== STORED ROWS ==
------
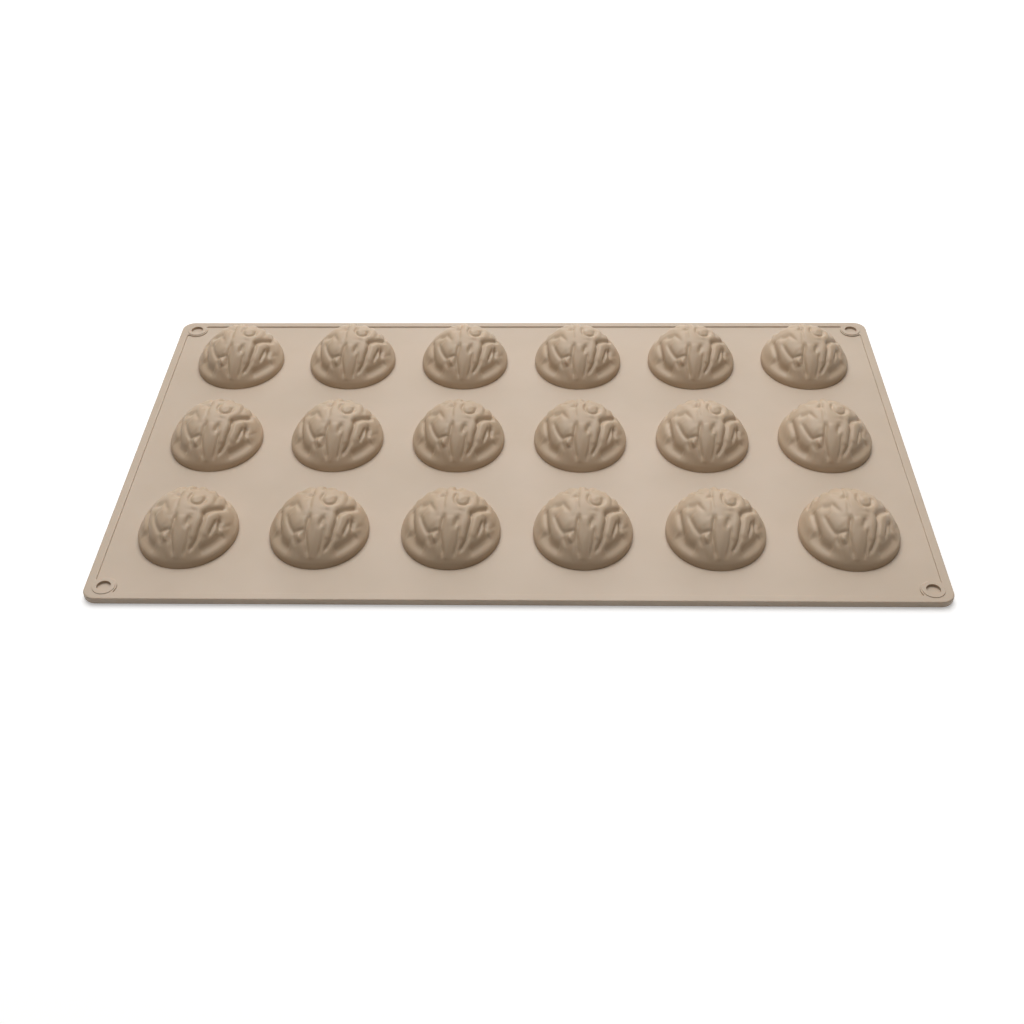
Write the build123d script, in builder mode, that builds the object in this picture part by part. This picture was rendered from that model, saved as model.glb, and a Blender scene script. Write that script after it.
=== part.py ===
"""Silicone walnut mould: one sheet with 18 half-walnut cups, lying cups up.

Units are millimetres. The origin is the middle of the underside, +X runs along
the sheet, +Y points to the back row and +Z is up.
"""

import math
import os

from build123d import *

# Sheet
SHEET_LENGTH = 300.0
SHEET_WIDTH = 175.0
CORNER_RADIUS = 5.0
WEB_THICKNESS = 2.3
EDGE_ROUND = 0.5
FOOT_ROUND = 0.8

# Raised border strip that stiffens the edge of the sheet
BORDER_WIDTH = 3.2
BORDER_RISE = 0.5

# Blind socket in each corner, in a round pad with a thin crown
SOCKET_DIAMETER = 5.0
SOCKET_DEPTH = 1.0
SOCKET_FROM_END = 6.8
SOCKET_FROM_SIDE = 6.2
PAD_RADIUS = 4.5
PAD_NECK_RADIUS = 0.5
PAD_CROWN_RADIUS = 4.0
PAD_CROWN_RISE = 0.25
PAD_CROWN_ROUND = 0.15
STEP_ROUND = 0.3

# Rows and columns of cups, evenly spaced between the outer ones
COLUMNS = 6
ROW_NAMES = ("front", "middle", "back")
OUTER_COLUMN_FROM_END = 30.75
FRONT_ROW_FROM_SIDE = 34.8
BACK_ROW_FROM_SIDE = 31.0

# Walnut cup, outside
CUP_WIDTH = 35.7
CUP_LENGTH = 38.6
CUP_HEIGHT = 13.7
CUP_WALL = 2.0
FOOT_ANGLE = 75.0
CROWN_LEAN = 3.0

# Rolled collar round the foot of each shell, and the band where folds run out, as
# shares of the way along the skin from the crown to the foot
COLLAR_RISE = 0.45
COLLAR_HALF_WIDTH = 1.4
COLLAR_PLACE = 0.935
FADE_START = 0.85
FADE_END = 0.96
INNER_RELIEF_SHARE = 0.4

# Moulded skin: a square net of points eased towards a round one, which reaches
# just past the foot of the shell
SKIN_POINTS = 29
SKIN_REACH = 1.03
CORNER_EASE = 0.9

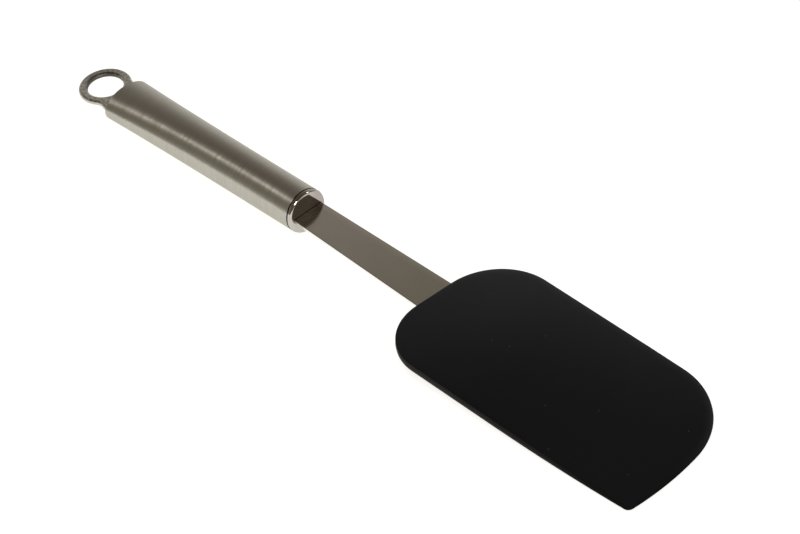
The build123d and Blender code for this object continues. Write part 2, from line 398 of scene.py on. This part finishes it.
def blade_mesh():
    """The silicone blade with rounded edges, a fine mould line and a thinner tip."""
    outline = blade_outline()
    count = len(outline)
    vertices, faces, insets = [], [], []
    ring_count = len(edge_profile(blade_half))
    for ring in range(ring_count):
        for point, normal in outline:
            inset, height = edge_profile(half_thickness(point.x))[ring]
            spot = point - normal * inset
            vertices.append(place_blade(spot.x, spot.y, height))
            insets.append(inset)
    for ring in range(ring_count - 1):
        for number in range(count):
            here, after = ring * count + number, ring * count + (number + 1) % count
            faces.append((here, here + count, after + count, after))
    inner = [point - normal * blade_edge_round for point, normal in outline]
    edges = [(number, (number + 1) % count) for number in range(count)]
    filled = delaunay_2d_cdt(inner + grid_spots(inner), edges, [], keep_inside, merge_distance)
    spots, _, triangles = filled[:3]
    for side, first_ring in ((1, 0), (-1, ring_count - 1)):
        numbers = []
        for number, spot in enumerate(spots):
            if number < count:
                numbers.append(first_ring * count + number)
            else:
                numbers.append(len(vertices))
                vertices.append(place_blade(spot.x, spot.y, side * half_thickness(spot.x)))
                insets.append(min((point - spot).length for point, normal in outline))
        for face in triangles:
            order = face if side > 0 else list(reversed(face))
            faces.append(tuple(numbers[number] for number in order))
    mesh = bpy.data.meshes.new("silicone_blade")
    mesh.from_pydata(vertices, [], faces)
    mesh.validate()
    mesh.polygons.foreach_set("use_smooth", [True] * len(mesh.polygons))
    mesh.attributes.new("inset", "FLOAT", "POINT").data.foreach_set("value", insets)
    mesh.update()
    return mesh


class Nodes:
    """A node tree, with short calls for the nodes that the finishes and the room need."""

    def __init__(self, tree):
        self.tree = tree

    def add(self, kind, settings=None, inputs=None):
        """Adds a node, sets its properties and fills or links its inputs."""
        node = self.tree.nodes.new(kind)
        for key, value in (settings or {}).items():
            setattr(node, key, value)
        for key, value in (inputs or {}).items():
            self.join(value, node.inputs[key])
        return node

    def join(self, value, socket):
        """Links a socket, or sets a plain value."""
        if isinstance(value, bpy.types.NodeSocket):
            self.tree.links.new(value, socket)
        else:
            socket.default_value = value

    def math(self, operation, first, second=0.0):
        """The result of a sum, a product or the like."""
        return self.add("ShaderNodeMath", {"operation": operation}, {0: first, 1: second}).outputs[0]

    def span(self, value, low, high, start=0.0, stop=1.0, smooth=False):
        """A value from start to stop, moved to low to high and kept between them."""
        kind = "SMOOTHSTEP" if smooth else "LINEAR"
        ends = {"Value": value, "From Min": start, "From Max": stop, "To Min": low, "To Max": high}
        return self.add("ShaderNodeMapRange", {"interpolation_type": kind}, ends).outputs["Result"]

    def mix(self, share, first, second, **settings):
        """A mixed colour. The mix node's colours are its inputs 6 and 7 and its output 2."""
        inputs = {0: share, 6: first, 7: second}
        return self.add("ShaderNodeMix", {"data_type": "RGBA", **settings}, inputs).outputs[2]

    def blend(self, share, first, second):
        """A colour between two colours, or past the second where the share is above 1."""
        return self.mix(share, first, second, clamp_factor=False)

    def multiply(self, first, second):
        """The product of two colours."""
        return self.mix(1.0, first, second, blend_type="MULTIPLY")

    def ramp(self, value, stops):
        """A colour by a value, from a table of places and colours."""
        node = self.add("ShaderNodeValToRGB", inputs={"Fac": value})
        elements = node.color_ramp.elements
        places = sorted(stops)
        elements[0].position, elements[1].position = places[0], places[-1]
        for place in places[1:-1]:
            elements.new(place)
        for element, place in zip(elements, places):
            element.color = (*stops[place], 1)
        return node.outputs["Color"]


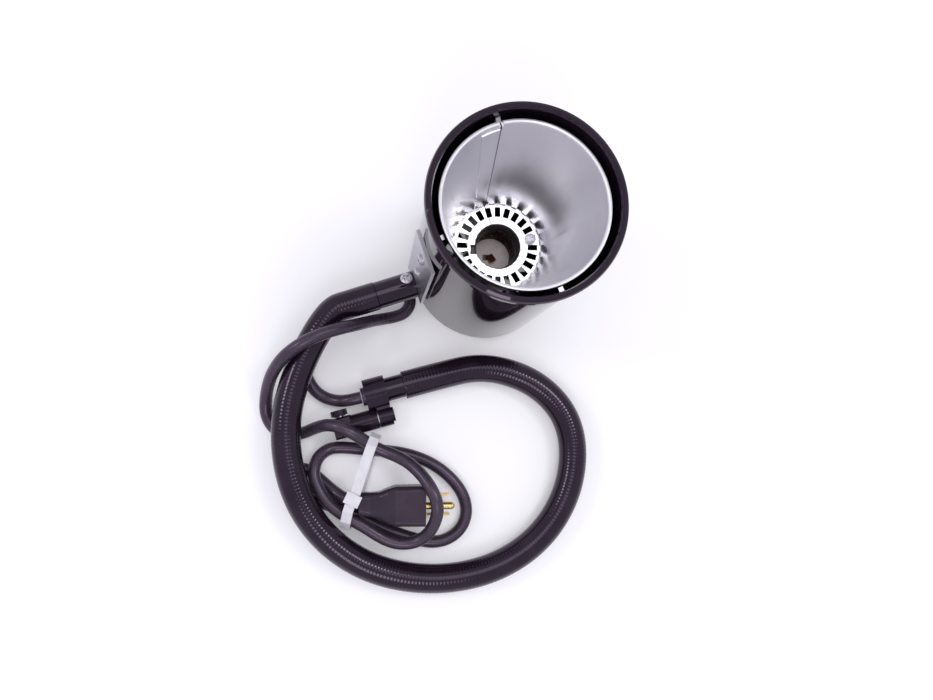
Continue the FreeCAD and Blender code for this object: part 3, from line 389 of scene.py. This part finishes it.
------
Look through the material and copy each line that has "Blender".

== EXPECTED ANSWER ==
Write the build123d script, in builder mode, that builds the object in this picture part by part. This picture was rendered from that model, saved as model.glb, and a Blender scene script. Write that script after it.
The build123d and Blender code for this object continues. Write part 2, from line 398 of scene.py on. This part finishes it.
Continue the FreeCAD and Blender code for this object: part 3, from line 389 of scene.py. This part finishes it.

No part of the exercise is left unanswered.